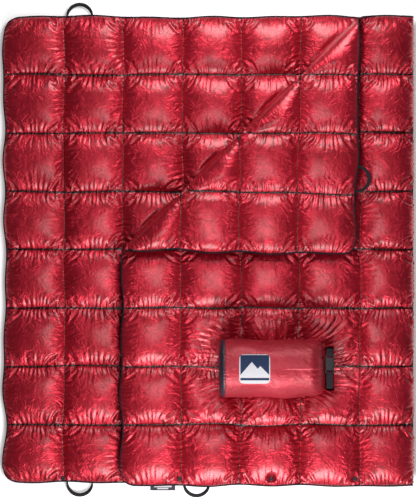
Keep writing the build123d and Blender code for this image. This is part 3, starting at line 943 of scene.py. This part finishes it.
def build_snaps():
    """Rounded snap caps with a rim and a dimple, on their sockets and studs."""
    for layer in ("lower", "upper"):
        low, high = cad_box(f"{layer}_snap_caps")
        profile_r = np.array([0.0, 1.6, 2.4, 3.2, 4.6, 5.4, 5.9, 6.0, 5.8])
        profile_z = np.array([-0.55, -0.5, -0.1, 0.0, -0.05, -0.3, -0.8, -1.5, -2.1])
        turn = np.linspace(0, 2 * np.pi, 28, endpoint=False)
        points, faces = [], []
        for snap_x in SNAP_X[layer]:
            for top in (True, False):
                z = (high[2] + profile_z) if top else (low[2] - profile_z - 1.2)
                ring = np.stack([
                    snap_x + profile_r[:, None] * np.cos(turn),
                    SNAP_Y + profile_r[:, None] * np.sin(turn),
                    np.broadcast_to(z[:, None], (len(z), len(turn))),
                ], -1).reshape(-1, 3)
                quads = grid_quads(len(z), len(turn), closed_j=True)
                faces.append((quads if top else quads[:, ::-1]) + len(ring) * len(points))
                points.append(ring)
        piece = mesh_piece(f"{layer}_snaps", np.concatenate(points), np.concatenate(faces), "snap")
        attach(piece, f"{layer}_panel")
        inner = "lower_snap_sockets" if layer == "lower" else "upper_snap_studs"
        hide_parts(f"{layer}_snap_caps", inner)


# ---------------------------------------------------------------- the stuff sack
BASE_SEAM_X = cad_box("sack_base")[1][0]
SACK_MOUTH_X = cad_box("sack_body")[1][0]


def sack_profile(count):
    """Along the sack from the middle of its base to its mouth: place, and size across and up."""
    round_off = 15.0
    shoulder = 44.0
    base_steps, shoulder_steps = 14, 30
    flat = np.linspace(0.02, 1, base_steps) * (SACK_RADIUS - round_off)
    bend = np.linspace(0, np.pi / 2, base_steps)[1:]
    straight = np.linspace(SACK_LEFT + round_off, SACK_MOUTH_X - shoulder, count)[1:]
    close = np.linspace(0, 1, shoulder_steps)[1:]
    x = np.concatenate([
        np.full(base_steps, SACK_LEFT),
        SACK_LEFT + round_off * (1 - np.cos(bend)),
        straight,
        SACK_MOUTH_X - shoulder + shoulder * close,
    ])
    radius = np.concatenate([
        flat,
        SACK_RADIUS - round_off + round_off * np.sin(bend),
        np.full(count - 1, SACK_RADIUS),
        np.full(shoulder_steps - 1, SACK_RADIUS),
    ])
    along = np.clip((x - SACK_MOUTH_X + shoulder) / shoulder, 0, 1)
    across = 1 - 0.27 * along ** 3
    up = np.sqrt(np.clip(1 - along ** 2.2, 0, 1)) * 0.86 + 0.14
    return x, radius, radius * across, radius * np.minimum(up, 1)


def sack_surface():
    """The whole sack as a grid of points, station by station round its axis."""
    x, radius, wide, tall = sack_profile(120)
    turn = np.linspace(0, 2 * np.pi, 240, endpoint=False)
    x, turn_grid = np.meshgrid(x, turn, indexing="ij")
    wide, tall = wide[:, None], tall[:, None]
    arc = SACK_RADIUS * turn_grid
    full = smooth_step((radius[:, None] - 40) / 30)
    from_base = x - BASE_SEAM_X
    pucker = np.sin(66 * turn_grid + 2.0 * waves(arc, x, 60, 41)) * np.exp(-np.abs(from_base) / 9)
    groove = np.exp(-(from_base / 1.6) ** 2)
    from_mouth = SACK_MOUTH_X - x
    gather = np.sin(26 * turn_grid + 1.6 * waves(arc, x, 80, 43)) * smooth_step(1 - from_mouth / 62)
    broad = waves(0.5 * arc, x, 120, 45) * smooth_step(from_base / 40 + 0.4)
    slants = np.abs(waves(arc + 0.8 * x, 0.35 * x, 34, 47)) * smooth_step(1 - from_mouth / 120)
    swell = full * (0.9 * pucker - 1.3 * groove + 1.1 * gather + 1.3 * broad - 0.7 * slants - 1.0)
    patch_low, patch_high = cad_box("sack_patch")
    patch_middle = 0.5 * (patch_low[0] + patch_high[0])
    around = np.abs(SACK_RADIUS * np.arctan2(np.sin(turn_grid), np.cos(turn_grid)))
    near_patch = np.maximum(np.abs(x - patch_middle), around) - 0.5 * (patch_high[0] - patch_low[0])
    swell = np.where(near_patch < 22, -0.9 + (swell + 0.9) * smooth_step((near_patch - 2) / 20), swell)
    y = SACK_Y + (wide + swell) * np.sin(turn_grid)
    z = SACK_Z + (tall + swell) * np.cos(turn_grid)
    z = soft_max(z, SACK_FLOOR + 1.0, 5.0)
    return np.stack([x, y, z], -1), np.stack([x, arc], -1)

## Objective
Give an exact repetition of all the material.

## Reply
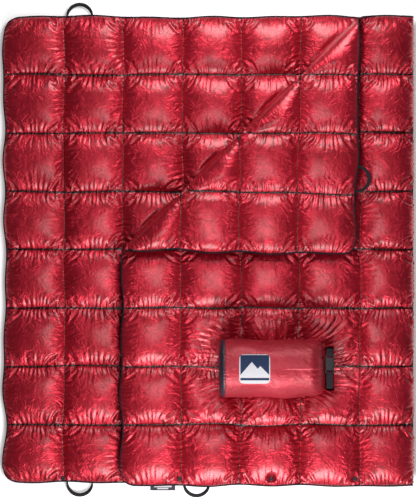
Keep writing the build123d and Blender code for this image. This is part 3, starting at line 943 of scene.py. This part finishes it.
def build_snaps():
    """Rounded snap caps with a rim and a dimple, on their sockets and studs."""
    for layer in ("lower", "upper"):
        low, high = cad_box(f"{layer}_snap_caps")
        profile_r = np.array([0.0, 1.6, 2.4, 3.2, 4.6, 5.4, 5.9, 6.0, 5.8])
        profile_z = np.array([-0.55, -0.5, -0.1, 0.0, -0.05, -0.3, -0.8, -1.5, -2.1])
        turn = np.linspace(0, 2 * np.pi, 28, endpoint=False)
        points, faces = [], []
        for snap_x in SNAP_X[layer]:
            for top in (True, False):
                z = (high[2] + profile_z) if top else (low[2] - profile_z - 1.2)
                ring = np.stack([
                    snap_x + profile_r[:, None] * np.cos(turn),
                    SNAP_Y + profile_r[:, None] * np.sin(turn),
                    np.broadcast_to(z[:, None], (len(z), len(turn))),
                ], -1).reshape(-1, 3)
                quads = grid_quads(len(z), len(turn), closed_j=True)
                faces.append((quads if top else quads[:, ::-1]) + len(ring) * len(points))
                points.append(ring)
        piece = mesh_piece(f"{layer}_snaps", np.concatenate(points), np.concatenate(faces), "snap")
        attach(piece, f"{layer}_panel")
        inner = "lower_snap_sockets" if layer == "lower" else "upper_snap_studs"
        hide_parts(f"{layer}_snap_caps", inner)


# ---------------------------------------------------------------- the stuff sack
BASE_SEAM_X = cad_box("sack_base")[1][0]
SACK_MOUTH_X = cad_box("sack_body")[1][0]


def sack_profile(count):
    """Along the sack from the middle of its base to its mouth: place, and size across and up."""
    round_off = 15.0
    shoulder = 44.0
    base_steps, shoulder_steps = 14, 30
    flat = np.linspace(0.02, 1, base_steps) * (SACK_RADIUS - round_off)
    bend = np.linspace(0, np.pi / 2, base_steps)[1:]
    straight = np.linspace(SACK_LEFT + round_off, SACK_MOUTH_X - shoulder, count)[1:]
    close = np.linspace(0, 1, shoulder_steps)[1:]
    x = np.concatenate([
        np.full(base_steps, SACK_LEFT),
        SACK_LEFT + round_off * (1 - np.cos(bend)),
        straight,
        SACK_MOUTH_X - shoulder + shoulder * close,
    ])
    radius = np.concatenate([
        flat,
        SACK_RADIUS - round_off + round_off * np.sin(bend),
        np.full(count - 1, SACK_RADIUS),
        np.full(shoulder_steps - 1, SACK_RADIUS),
    ])
    along = np.clip((x - SACK_MOUTH_X + shoulder) / shoulder, 0, 1)
    across = 1 - 0.27 * along ** 3
    up = np.sqrt(np.clip(1 - along ** 2.2, 0, 1)) * 0.86 + 0.14
    return x, radius, radius * across, radius * np.minimum(up, 1)


def sack_surface():
    """The whole sack as a grid of points, station by station round its axis."""
    x, radius, wide, tall = sack_profile(120)
    turn = np.linspace(0, 2 * np.pi, 240, endpoint=False)
    x, turn_grid = np.meshgrid(x, turn, indexing="ij")
    wide, tall = wide[:, None], tall[:, None]
    arc = SACK_RADIUS * turn_grid
    full = smooth_step((radius[:, None] - 40) / 30)
    from_base = x - BASE_SEAM_X
    pucker = np.sin(66 * turn_grid + 2.0 * waves(arc, x, 60, 41)) * np.exp(-np.abs(from_base) / 9)
    groove = np.exp(-(from_base / 1.6) ** 2)
    from_mouth = SACK_MOUTH_X - x
    gather = np.sin(26 * turn_grid + 1.6 * waves(arc, x, 80, 43)) * smooth_step(1 - from_mouth / 62)
    broad = waves(0.5 * arc, x, 120, 45) * smooth_step(from_base / 40 + 0.4)
    slants = np.abs(waves(arc + 0.8 * x, 0.35 * x, 34, 47)) * smooth_step(1 - from_mouth / 120)
    swell = full * (0.9 * pucker - 1.3 * groove + 1.1 * gather + 1.3 * broad - 0.7 * slants - 1.0)
    patch_low, patch_high = cad_box("sack_patch")
    patch_middle = 0.5 * (patch_low[0] + patch_high[0])
    around = np.abs(SACK_RADIUS * np.arctan2(np.sin(turn_grid), np.cos(turn_grid)))
    near_patch = np.maximum(np.abs(x - patch_middle), around) - 0.5 * (patch_high[0] - patch_low[0])
    swell = np.where(near_patch < 22, -0.9 + (swell + 0.9) * smooth_step((near_patch - 2) / 20), swell)
    y = SACK_Y + (wide + swell) * np.sin(turn_grid)
    z = SACK_Z + (tall + swell) * np.cos(turn_grid)
    z = soft_max(z, SACK_FLOOR + 1.0, 5.0)
    return np.stack([x, y, z], -1), np.stack([x, arc], -1)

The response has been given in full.